Almost 4,000 Punished in Crimea for ‘Compulsory Self-Isolation Regime’ Violation

On May 18, in Crimea, the regime of compulsory “self-isolation” which in fact forbade leaving the house without “special necessity”, was cancelled. Such restrictions have been in force in Crimea since the beginning of April. In particular, Crimeans were fined during this period because, according to the police, “they were at a significant distance exceeding 100 m from their place of residence.”

The experts of the Crimean Human Rights Group monitored the sites of the “courts” of Crimea. Within this period, at least 5,211 administrative reports drawn against the peninsula residents, were sent to the “courts” . The punishment verdicts were issued in 3,947 of them. 1,078 administrative proceedings are still awaiting a decision.
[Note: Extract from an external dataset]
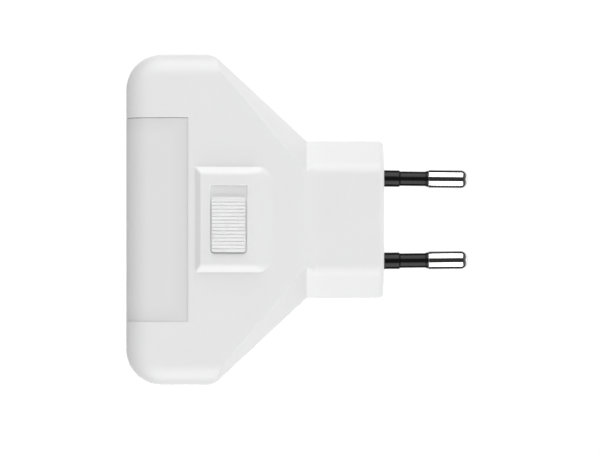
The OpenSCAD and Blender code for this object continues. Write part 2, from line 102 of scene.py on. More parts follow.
def net(f, xs, ys, zs, steps=4, snap=None):
    """Closed quad mesh of the surface f = 0 on a grid with uneven spacing: (vertices in mm, faces)."""
    v = np.broadcast_to(
        f(xs[:, None, None].astype(F), ys[None, :, None].astype(F), zs[None, None, :].astype(F)),
        (len(xs), len(ys), len(zs)),
    ).astype(F)
    inside = v < 0
    cnt = np.zeros((len(xs) - 1, len(ys) - 1, len(zs) - 1), np.int8)
    for a in (0, 1):
        for b in (0, 1):
            for c in (0, 1):
                cnt += inside[a : len(xs) - 1 + a, b : len(ys) - 1 + b, c : len(zs) - 1 + c]
    mixed = (cnt > 0) & (cnt < 8)
    index = np.full(mixed.shape, -1, np.int64)
    ci, cj, ck = np.nonzero(mixed)
    index[mixed] = np.arange(len(ci))
    corner = {}
    for a in (0, 1):
        for b in (0, 1):
            for c in (0, 1):
                corner[a, b, c] = v[ci + a, cj + b, ck + c].astype(float)
    lo = np.stack([xs[ci], ys[cj], zs[ck]], 1)
    size = np.stack([xs[ci + 1], ys[cj + 1], zs[ck + 1]], 1) - lo
    total = np.zeros_like(lo)
    count = np.zeros(len(ci))
    for axis in range(3):
        for m in (0, 1):
            for n in (0, 1):
                k0 = [0, 0, 0]
                others = [o for o in range(3) if o != axis]
                k0[others[0]], k0[others[1]] = m, n
                k1 = list(k0)
                k1[axis] = 1
                v0, v1 = corner[tuple(k0)], corner[tuple(k1)]
                cross = (v0 < 0) != (v1 < 0)
                t = np.where(cross, v0 / np.where(cross, v0 - v1, 1), 0)
                part = np.empty_like(lo)
                part[:, axis] = t
                part[:, others[0]] = m
                part[:, others[1]] = n
                total += np.where(cross[:, None], part, 0)
                count += cross
    p = lo + size * total / count[:, None]
    hi = lo + size
    for _ in range(steps):
        d = f(p[:, 0], p[:, 1], p[:, 2])
        g = gradient(f, p)
        move = -(d / np.maximum((g * g).sum(1), 0.2))[:, None] * g
        p = np.clip(p + np.clip(move, -0.3, 0.3), lo - size * 0.25, hi + size * 0.25)
    if snap:
        p = snap(p, lo, hi)
    quads = []

    def add(cells, flip):
        q = np.stack([index[c] for c in cells], 1)
        q[flip] = q[flip][:, ::-1]
        quads.append(q[(q >= 0).all(1)])

    s = inside[:-1, 1:-1, 1:-1] != inside[1:, 1:-1, 1:-1]
    i, j, k = np.nonzero(s)
    j, k = j + 1, k + 1
    add([(i, j - 1, k - 1), (i, j, k - 1), (i, j, k), (i, j - 1, k)], ~inside[i, j, k])
    s = inside[1:-1, :-1, 1:-1] != inside[1:-1, 1:, 1:-1]
    i, j, k = np.nonzero(s)
    i, k = i + 1, k + 1
    add([(i - 1, j, k - 1), (i - 1, j, k), (i, j, k), (i, j, k - 1)], ~inside[i, j, k])
    s = inside[1:-1, 1:-1, :-1] != inside[1:-1, 1:-1, 1:]
    i, j, k = np.nonzero(s)
    i, j = i + 1, j + 1
    add([(i - 1, j - 1, k), (i, j - 1, k), (i, j, k), (i - 1, j, k)], ~inside[i, j, k])
    return p, np.concatenate(quads)


def unit_rows(g):
    return g / np.maximum(np.linalg.norm(g, axis=1), 1e-6)[:, None]


def set_normals(mesh, f, scale=MM, e=0.012, crease=None):
    """normals from the distance function; at a crease each face keeps the normal of its own side"""
    n = len(mesh.vertices)
    co = np.empty(n * 3)
    mesh.vertices.foreach_get("co", co)
    co = co.reshape(-1, 3) / scale
    g = unit_rows(gradient(f, co, e))
    if crease is None:
        mesh.normals_split_custom_set_from_vertices(g.tolist())
        return
    loops = np.empty(len(mesh.loops), np.int64)
    mesh.loops.foreach_get("vertex_index", loops)
    count = np.empty(len(mesh.polygons), np.int64)
    mesh.polygons.foreach_get("loop_total", count)
    owner = np.repeat(np.arange(len(count)), count)
    centre = np.stack([np.bincount(owner, co[loops, i], len(count)) for i in range(3)], 1) / count[:, None]
    normals = g[loops]
    at = np.nonzero(crease(co)[loops])[0]
    q = co[loops[at]]
    d = centre[owner[at]] - q
    d *= np.minimum(1, 0.06 / np.maximum(np.linalg.norm(d, axis=1), 1e-6))[:, None]
    normals[at] = unit_rows(gradient(f, q + d, e))
    mesh.normals_split_custom_set(normals.tolist())


def add_mesh(name, verts, faces, smooth=True):
    mesh = bpy.data.meshes.new(name)
    mesh.from_pydata(np.asarray(verts).tolist(), [], [list(q) for q in faces])
    mesh.update()
    if smooth:
        mesh.shade_smooth()
    obj = bpy.data.objects.new(name, mesh)
    bpy.context.scene.collection.objects.link(obj)
    return obj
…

In 67 cases, the “courts” of the first instance ruled to dismiss the case. In the “courts” of the second instance, a total of 38 appeals against decisions on fines were considered, and in only one case the decision was canceled.

Only last week 601 punishment verdicts were passed in Crimea under Art. 20.6 and 20.6.1 of the Code of Administrative Offences of the Russian Federation (Failure to comply with the rules of conduct in an emergency or threat of its occurrence).

It should be noted that some Crimean “courts” do not publish information on considering such proceedings, which means that the actual number of administrative penalties for violating the rules on “self-isolation” may be higher.

We would remind that the Crimean Human Rights Group (CHRG) regularly monitors the situation on the response of the occupying authorities of the peninsula to the COVID-19 pandemic in Crimea and publishes weekly reviews. CHRG experts note that the practice of compiling protocols and issuing court decisions under RF CoAO Art. 20.6.1 demonstrates an arbitrary interpretation of the rules of this article. It is important to note that the edict on the “high alert” regime does not explicitly prohibit visiting public places. At the same time, the rule on “self-isolation” is often interpreted by police as an absolute ban on going out.